Bal Gangadhar Tilak (1856-1920)
Bal Gangadhar Tilak (1856-1920)

It is worth noting here that only in Scandinavia and northern Germany was there no existing substratum of earlier humans, at least there is no archaeological evidence to suggest that. So it is in these areas that the original Aryan physical forms of blond, blue-eyed white-skinned tall people was preserved to the maximum extent. In the other places where the Aryans migrated, there was already an existing substratum of humans, and there was the inevitable race-mixing, with the resultant dilution of the prototypical Aryan physical characteristics. One of the more intriguing parts of this migration epic is the oft-drawn parallel between the Saxons (a Germanic tribe), and the Scythians (an Irano-Aryan people). Certain authorities have even gone on to suggest that the whole of the Germanic peoples have an Eastern origin. This is in conformity with the mistaken notion of many that the origin of the Aryans was from the steppes of eastern Ukraine and the Caspian sea region. This is actually a time-reversal of the actual events. In fact the Germanic tribes, as much pure-Aryan as could be, moved from their homeland in Scandinavia and other northern regions at a later stage, after many hundreds of years had passed after the earlier Aryan migrations to Greece, Rome, India and other places. In the course of their wanderings in eastern Europe, it is likely that they came into contact with Irano-Aryan tribes, these being the progeny of the earlier wave of Aryan invaders who had moved to Iran and India. But it is obvious, if only we pay attention to multiple sources and factors, that the general direction of the Aryans’ movement has been from north to south and from west to east. But it is also true that in the Middle Ages a significant amount of Ural-Altaic admixture seems to have taken place amongst the eastern Germanic tribes, as a result of the Hun and Mongol incursions. Some have noted a degree of Altaic physical characters in the Swedes , and of course in the Finns, which is absent in more western Germanic-origin peoples such as the Dutch, the Norwegians, and the English.

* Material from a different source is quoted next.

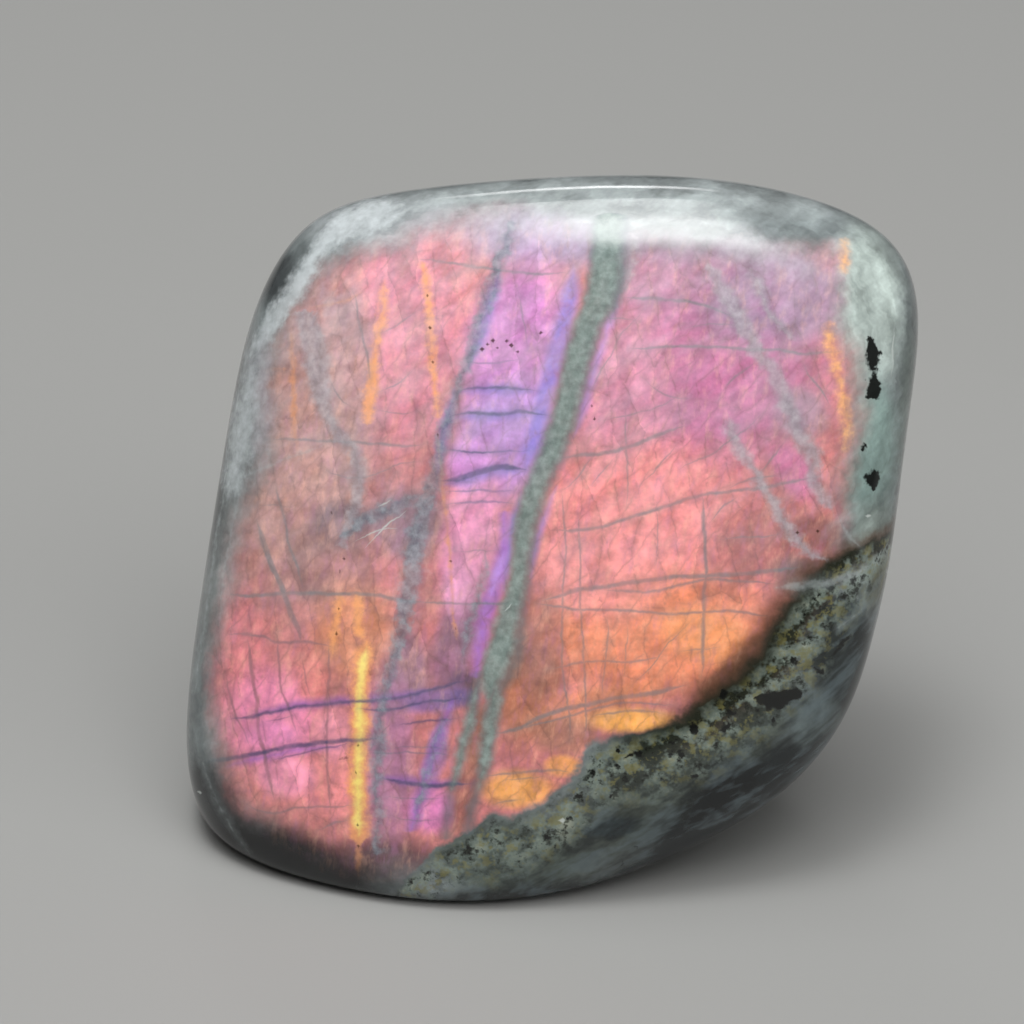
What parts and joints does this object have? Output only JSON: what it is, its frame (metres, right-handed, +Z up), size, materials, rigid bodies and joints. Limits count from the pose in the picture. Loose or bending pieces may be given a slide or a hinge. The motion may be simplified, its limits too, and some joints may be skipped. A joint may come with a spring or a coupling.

Thus, to summarize, there were 3 major waves of migration of the Aryan peoples:
1. The original moving-out from the Arctic homeland following the Sub-Boreal climatic shift. When the Aryans moved a bit south, they settled in Scandinavia and northern Germany.
2. Here there were no ‘native’ people and the racial purity of the Aryans was maintained. From here many groups of Aryans moved out south, sometime in the second or third millenium BC, to far countries like India, Greece, Rome, and perhaps other countries.
3. The third wave of migrations was what has become famous as the great Germanic migrations throughout Europe. The Viking and Norman contributions may also be considered part of this wave.